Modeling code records
* Begin *

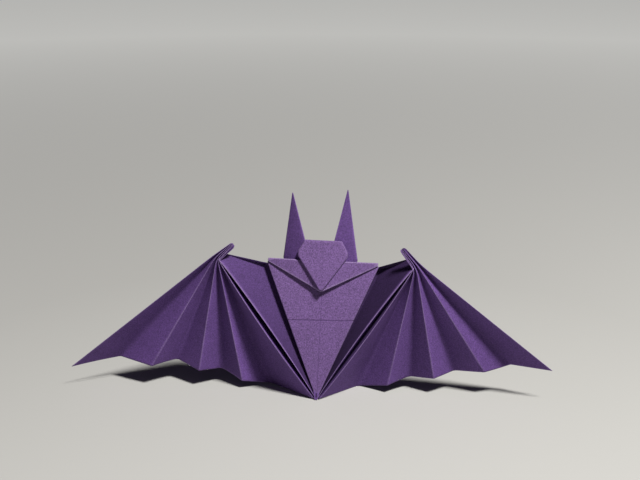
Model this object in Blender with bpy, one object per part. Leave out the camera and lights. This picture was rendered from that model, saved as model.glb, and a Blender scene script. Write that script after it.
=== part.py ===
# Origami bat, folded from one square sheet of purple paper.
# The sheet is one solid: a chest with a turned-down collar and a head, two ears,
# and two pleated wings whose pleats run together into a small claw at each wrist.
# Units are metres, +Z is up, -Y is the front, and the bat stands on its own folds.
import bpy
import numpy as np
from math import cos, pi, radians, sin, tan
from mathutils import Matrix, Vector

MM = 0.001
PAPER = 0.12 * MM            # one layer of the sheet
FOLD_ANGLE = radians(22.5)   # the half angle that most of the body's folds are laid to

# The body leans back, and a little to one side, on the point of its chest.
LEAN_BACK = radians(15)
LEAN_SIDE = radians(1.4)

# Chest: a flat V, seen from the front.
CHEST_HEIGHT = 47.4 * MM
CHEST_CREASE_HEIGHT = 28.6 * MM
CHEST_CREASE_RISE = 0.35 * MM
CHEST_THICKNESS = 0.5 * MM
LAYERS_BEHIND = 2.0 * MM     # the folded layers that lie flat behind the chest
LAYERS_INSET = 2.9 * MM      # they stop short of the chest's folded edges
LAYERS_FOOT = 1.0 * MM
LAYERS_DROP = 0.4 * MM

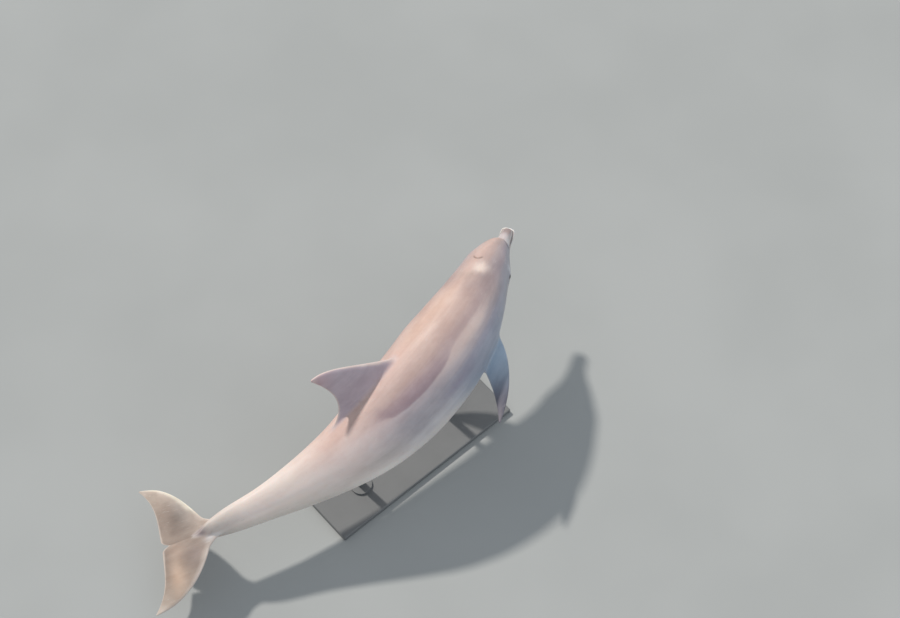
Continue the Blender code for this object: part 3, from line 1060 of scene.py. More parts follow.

* End *

Reproduce the records word for word.

The response:
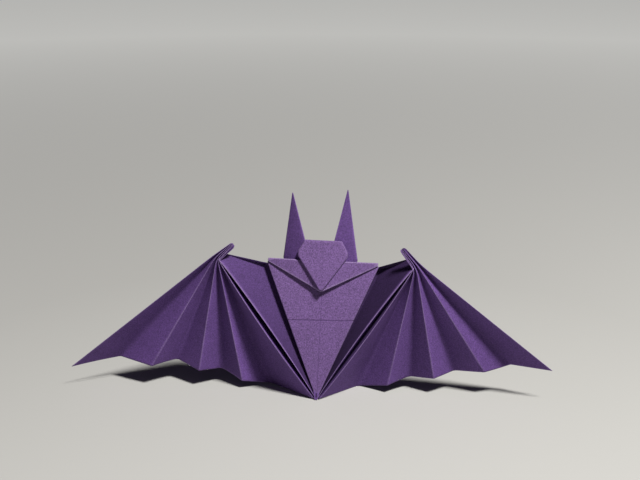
Model this object in Blender with bpy, one object per part. Leave out the camera and lights. This picture was rendered from that model, saved as model.glb, and a Blender scene script. Write that script after it.
=== part.py ===
# Origami bat, folded from one square sheet of purple paper.
# The sheet is one solid: a chest with a turned-down collar and a head, two ears,
# and two pleated wings whose pleats run together into a small claw at each wrist.
# Units are metres, +Z is up, -Y is the front, and the bat stands on its own folds.
import bpy
import numpy as np
from math import cos, pi, radians, sin, tan
from mathutils import Matrix, Vector

MM = 0.001
PAPER = 0.12 * MM            # one layer of the sheet
FOLD_ANGLE = radians(22.5)   # the half angle that most of the body's folds are laid to

# The body leans back, and a little to one side, on the point of its chest.
LEAN_BACK = radians(15)
LEAN_SIDE = radians(1.4)

# Chest: a flat V, seen from the front.
CHEST_HEIGHT = 47.4 * MM
CHEST_CREASE_HEIGHT = 28.6 * MM
CHEST_CREASE_RISE = 0.35 * MM
CHEST_THICKNESS = 0.5 * MM
LAYERS_BEHIND = 2.0 * MM     # the folded layers that lie flat behind the chest
LAYERS_INSET = 2.9 * MM      # they stop short of the chest's folded edges
LAYERS_FOOT = 1.0 * MM
LAYERS_DROP = 0.4 * MM

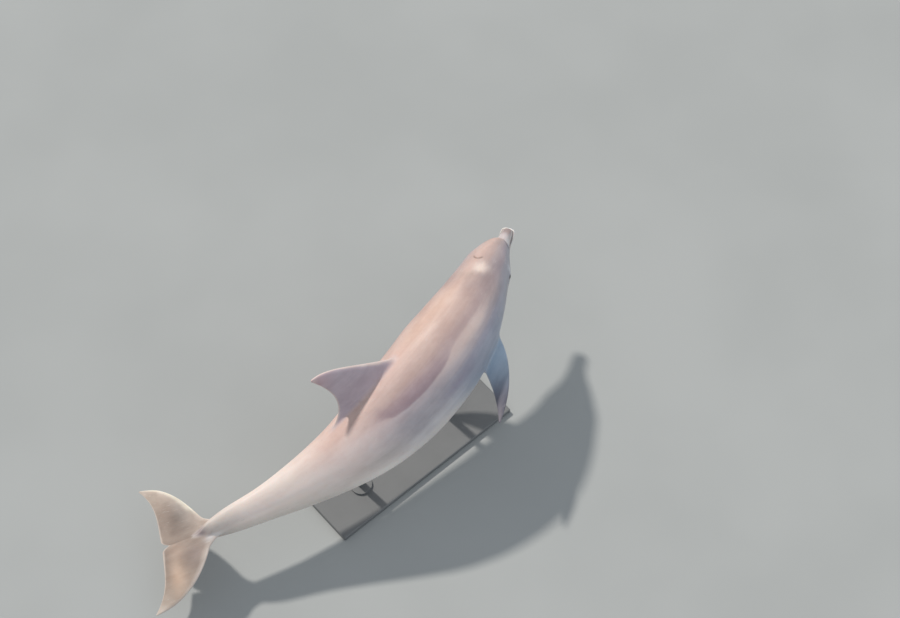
Continue the Blender code for this object: part 3, from line 1060 of scene.py. More parts follow.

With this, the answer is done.